What’s next for your writing? Are you working on a new story?

I started writing the sequel before Trident was published; the positive momentum carried me from one story to the next. But due to a last-minute change I made to the ending of Trident, I’m now re-writing early parts of the sequel, in which Richard’s sister, Lucy, has her own heroic adventure.

What advice do you have for other authors?

First, write short stories or articles to practice your craft, and submit them to print and online magazines; they have word count requirements that force you to become a better editor.
Second, write what you’re passionate about, and use your own life experiences to create authenticity.

Anything else you want readers to know?

Before signing off, I’ll leave you with some fun then-and-now trivia.

Then: Fishermen in the ancient world caught tuna with a (you guessed it) trident. Cool, right?

Now: People still believe that Atlantis was real. And people keep looking for it, somewhere in the Atlantic Ocean.
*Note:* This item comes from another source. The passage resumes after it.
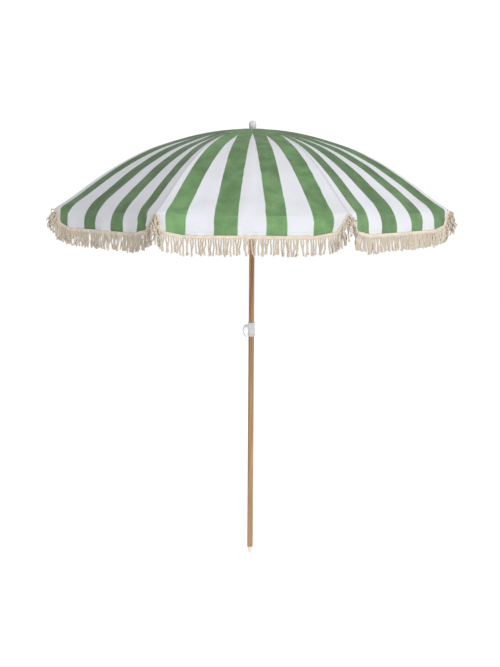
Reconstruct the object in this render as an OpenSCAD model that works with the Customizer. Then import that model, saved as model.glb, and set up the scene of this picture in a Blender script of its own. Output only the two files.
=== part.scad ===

Where can readers find you and your books?
Visit for short stories, trivia, events, and fun facts about Trident.



Barnes & Noble

And on the shelves at Arcade Booksellers in Rye, NY.


  1. Very proud of you Ann! You are a woman of many talents, using your life's journey to tell the stories with a beautiful message crafted into the story. You are an inspiration to many and bless you for your quest for life! I know the challenges you have faced but you have the ability to turn them all into positives. You have much to offer so many! Keep doing you because it is enlightening!

    1. Posting for Ann (Blogger is having issues).

      I am at a loss for words (rare for me); this is such lovely feedback. But the privilege is mine -- I love sharing my writing. Ann

  2. This sounds great: a fun mixture of real-life and fantasy. It’s lovely to hear from a debut author as well- it gives hope to the rest of us! I’ll make sure I give it a read.

  3. Posting for Ann (Blogger is having issues).

    I appreciate your support, Fiona. Keep on writing! Ann

  4. Awesome post! Your book sounds interesting. So glad I swung by.

    1. Thanks, Jennifer from Ann. Blogger still not cooperating!